Über dieses Gift zu schreiben, bekennt André Herzberg im Gespräch, habe ihm ein Stück „Leichtigkeit und Abstand“ verschafft. Ein schwieriger Spagat, denn gleichzeitig sollte das Buch unterhaltsam sein und nach dem Wunsch des Verlages ein Jahrhundert auf 270 Seiten pressen. Herzberg wählte nach einigen Versuchen Präsens als durchgängige Zeitform. „Ich habe immer Angst, Leute zu langweilen. Deswegen fasse ich mich beim Schreiben kurz, und bei der Musik mache ich Krach“, kokettiert er.

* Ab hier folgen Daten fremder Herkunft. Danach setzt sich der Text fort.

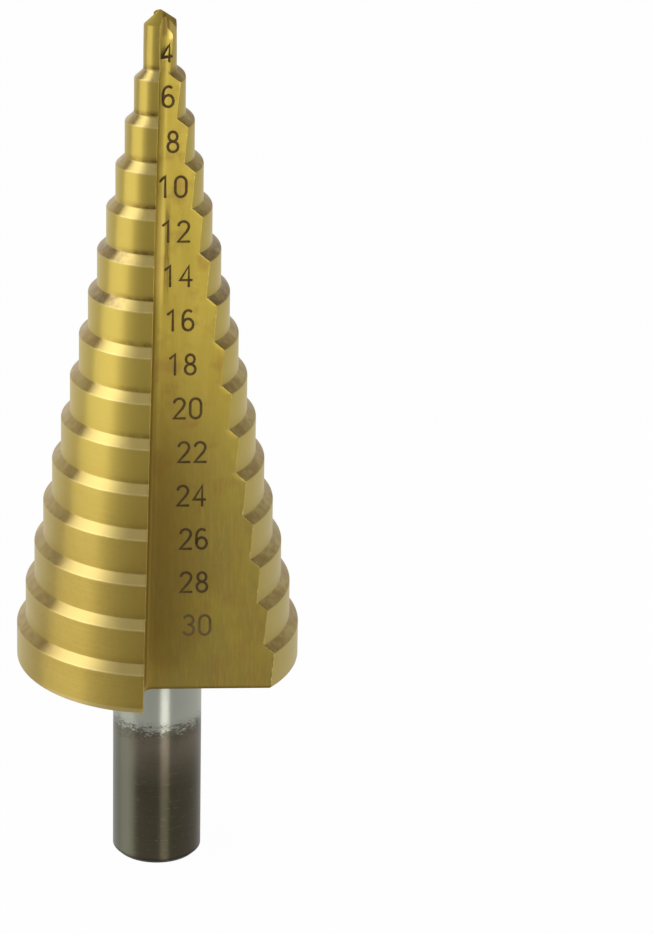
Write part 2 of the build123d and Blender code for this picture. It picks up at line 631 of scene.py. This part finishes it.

Gibt es einen neuen Antisemitismus in Deutschland? André Herzberg zögert: „Ich weiß nicht, ob der so neu ist oder ob er nur ein anderes Gesicht hat. Würde ich Kinder religiös erziehen, überlegte ich schon, wo ich sie hingehen lasse und wie ich sie schützen kann.“ Den Schabbat begeht André Herzberg zuhause in der Familie, und wenn er sich zu seiner Religion bekennt und ausgeht, wählt er vertraute Pfade und Menschen. „Wir religiösen DDR-Juden sind in der Gemeinde nur noch eine Handvoll Leute“, sagt er nachdenklich. Über sein Jüdischsein konnte André Herzberg bis heute nicht mit seinem Vater sprechen…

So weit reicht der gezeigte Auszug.